Terminadas las escenas introductorias en el yacimiento, la trama se muda a una ciudad cercana, donde viven los “boca de pozo”, apodo que reciben quienes se ocupan de perforar el suelo. Descubrimos otra faceta de Lucho, la de mujeriego y drogadicto. Lo seguimos mientras recorre, en su auto, distintos puntos de interés: la villa miseria donde compra cocaína, el club nocturno donde se emborracha, el casino donde despilfarra su dinero en máquinas tragamonedas y la suntuosa casa de una prostituta. También almuerza con su madre, con la que apenas habla, y escucha los reproches de su esposa, quien le recrimina que malgaste su sueldo.

El proyecto de la película y su estética resultan algo predecibles. Franco, generalmente, se limita a filmar primeros planos o planos medios, a menudo con una profundidad de campo corta para aislar a sus personajes del mundo. Lucrecia Martel, en La Mujer sin Cabeza, ensayó algo parecido, pero de manera extrema y experimental. Boca de Pozo es más amable y visualmente repetitiva.

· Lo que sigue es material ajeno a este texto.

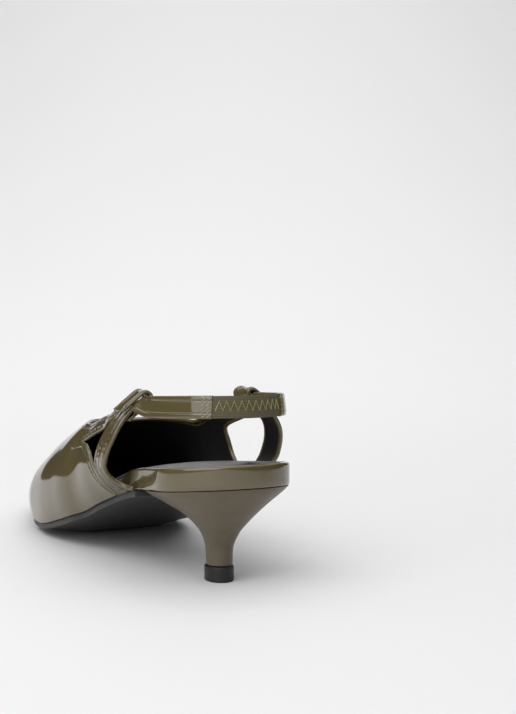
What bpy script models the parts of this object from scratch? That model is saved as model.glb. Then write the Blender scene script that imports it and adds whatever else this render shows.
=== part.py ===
# Slingback pump, left shoe, standing empty on its top lift and forefoot.
# Metres, +Z up, toe along +Y, the wearer's left (lateral) side along -X.
# The origin is the middle of the top lift's tread, on the floor.

import math

import bmesh
import bpy
from mathutils import Vector

for old in list(bpy.data.objects):
    bpy.data.objects.remove(old, do_unlink=True)

# Driving sizes
LENGTH = 0.250            # seat back to toe tip
BALL_WIDTH = 0.075        # outline of the feather line at the ball
SEAT_WIDTH = 0.0545       # outline of the feather line at the seat
SEAT_HEIGHT = 0.039       # floor to the underside of the seat, at its back
INSTEP = 0.077            # floor to the crest line over the side bands
TIP_FROM_BACK = 0.028     # seat back to the middle of the top lift

WALL = 0.0016             # upper: leather and lining together
GAP = 0.0003              # clearance between touching pieces
OUTSOLE = 0.0024          # outsole thickness
EDGE_RISE = 0.0030        # how far the sole's edges rise above its flat middle, under the forefoot
SEAT_EDGE = 0.0083        # board and seat pad together, at the seat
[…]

Pocos son los momentos que desorientan o sorprenden (salvo excepciones, como cuando el rostro de Lucho, sobre el escenario de un boliche, flota ante un fondo abstracto de luces de colores). Se nota cierta ausencia de imaginación cinematográfica. No falta profesionalidad, pero tampoco sobra ambición.

De todos modos, esta pobreza de estilo es quizás deliberada. El film es un pequeño fragmento de vida y sus últimos minutos sugieren una historia cíclica, un camino sin rumbo para Lucho. El protagonista, como insinúa el título, es definido por su oficio, pero no lo vemos tanto en acción como en reposo. Los efectos de su trabajo, de sus días largos, del ruido insoportable de la maquinaria, no los descubrimos in situ. Lo hacemos después, cuando Lucho intenta organizar su descanso, construir sus relaciones afectivas, comunicarse con su madre o su esposa y usar su dinero. Incluso, cuando habla con los demás, Lucho tiende a exagerar sus muecas de fastidio y cansancio, como si fueran gestos automáticos. Es el retrato de un hombre que perdió la capacidad de gobernar hasta su propia expresividad. Es en esto que notamos la huella, la cicatriz, de ser un “boca de pozo”.